* START *
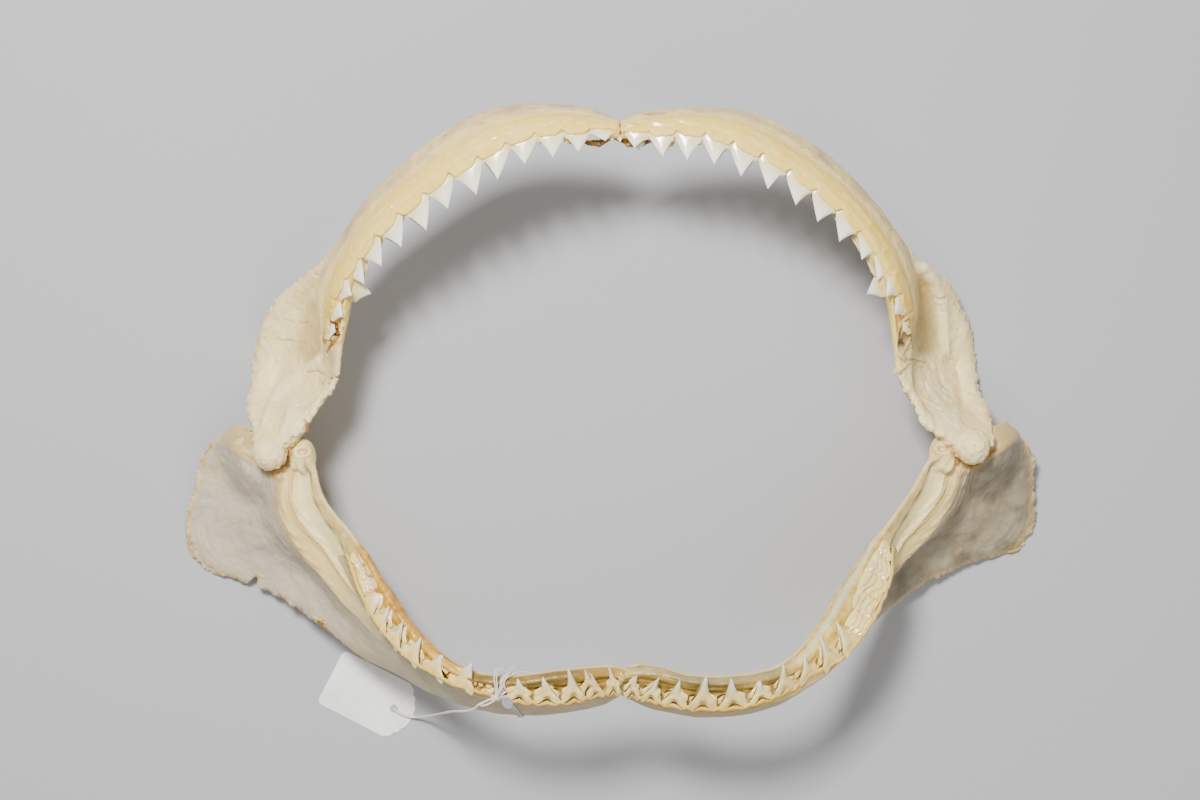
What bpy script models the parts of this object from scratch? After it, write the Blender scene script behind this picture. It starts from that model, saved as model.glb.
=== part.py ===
"""A dried requiem shark jaw, life size, lying on its back with the mouth open to the sky.

The two upper cartilages (palatoquadrates) and the two lower ones (Meckel's cartilages) are lofts
between two margins: an outer one, and the one that carries the teeth. Right and left are the
animal's own, so the right half is at -X. +Y points to the upper jaw, +Z out of the mouth.
All sizes are in millimetres; MM turns them into Blender's metres.
"""

import math

import bmesh
import bpy
import numpy as np
from mathutils import Matrix, Vector

MM = 0.001

# ---- Driving dimensions -------------------------------------------------------------------
GAP = 0.35  # clearance between pieces that touch in life
LOFT_STEPS_PER_STATION = 1.25
SECTION_POINTS = 16
EDGE_BLUNTNESS = 0.55  # 1 gives a knife edge, 0 a square one

# Stations run from the symphysis to the jaw joint. Each has its point on the outer margin,
# then its point on the margin that carries the teeth.
UPPER_RIGHT = [
    ((4.8, 144, 82), (4.8, 136, 93)),
    ((-10, 150, 80), (-8, 137.5, 94)),
    ((-32.5, 153, 79), (-29, 139.5, 95)),
    ((-57.5, 151.5, 77), (-50, 134, 95)),
    ((-82.5, 140.5, 74), (-71, 124, 93)),
    ((-105, 123, 70), (-92.5, 109.5, 90)),
    ((-125.5, 103.5, 63), (-112, 93, 86)),
    ((-141, 83.5, 53), (-126, 76, 81)),
    ((-154.5, 73, 38), (-133, 60, 76)),
    ((-171.5, 62.5, 20), (-135.5, 45, 70)),
    ((-185, 47, 6), (-137, 31, 64)),
    ((-190, 28, -1.2), (-139.5, 15.5, 60)),
    ((-191.5, 10, 9), (-147.5, 4.5, 60)),
    ((-190, -1.5, 27), (-151.5, -3, 62)),
    ((-184, -10, 42), (-160, -13.5, 60)),
    ((-182, -18.5, 50), (-165.5, -20, 56)),
]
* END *
◆ WHAT TO WORK ON:
Set down the lines above as they stand, starting with the first line and ending with the line that contains "to the sky.".

◆ RESPONSE TO THIS TASK:
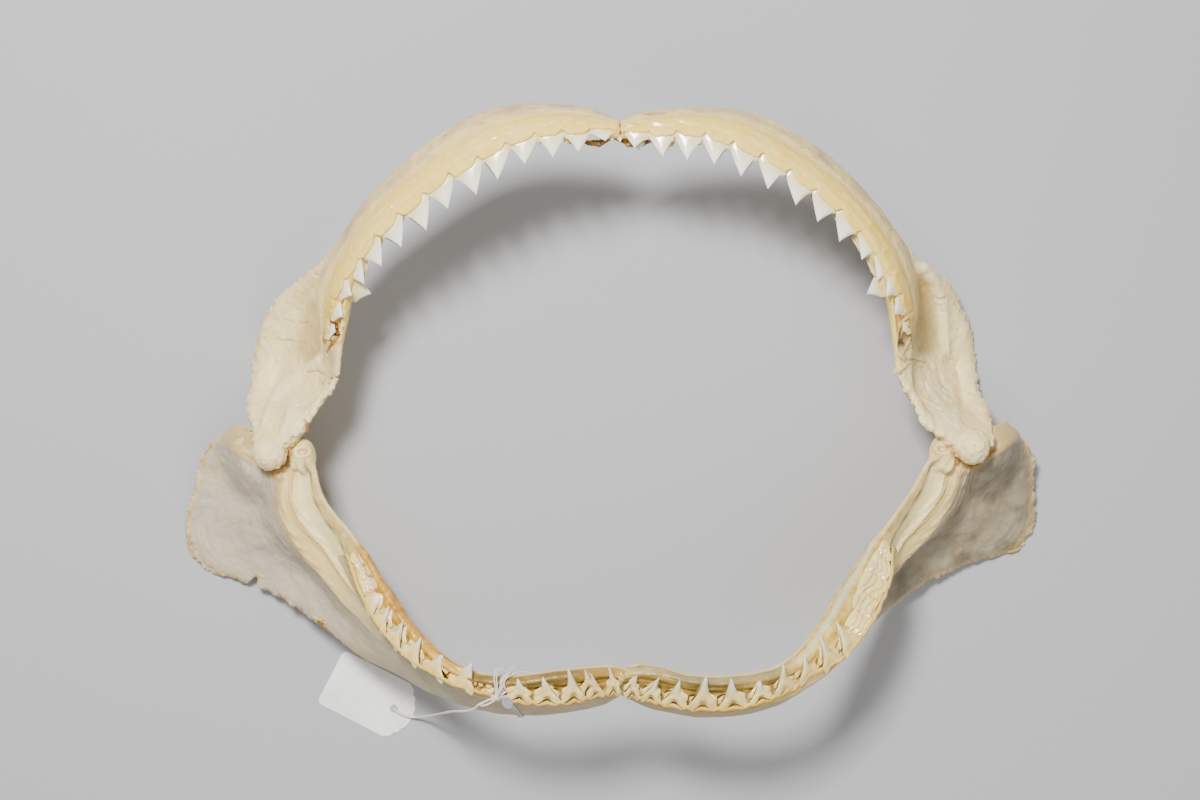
What bpy script models the parts of this object from scratch? After it, write the Blender scene script behind this picture. It starts from that model, saved as model.glb.
=== part.py ===
"""A dried requiem shark jaw, life size, lying on its back with the mouth open to the sky.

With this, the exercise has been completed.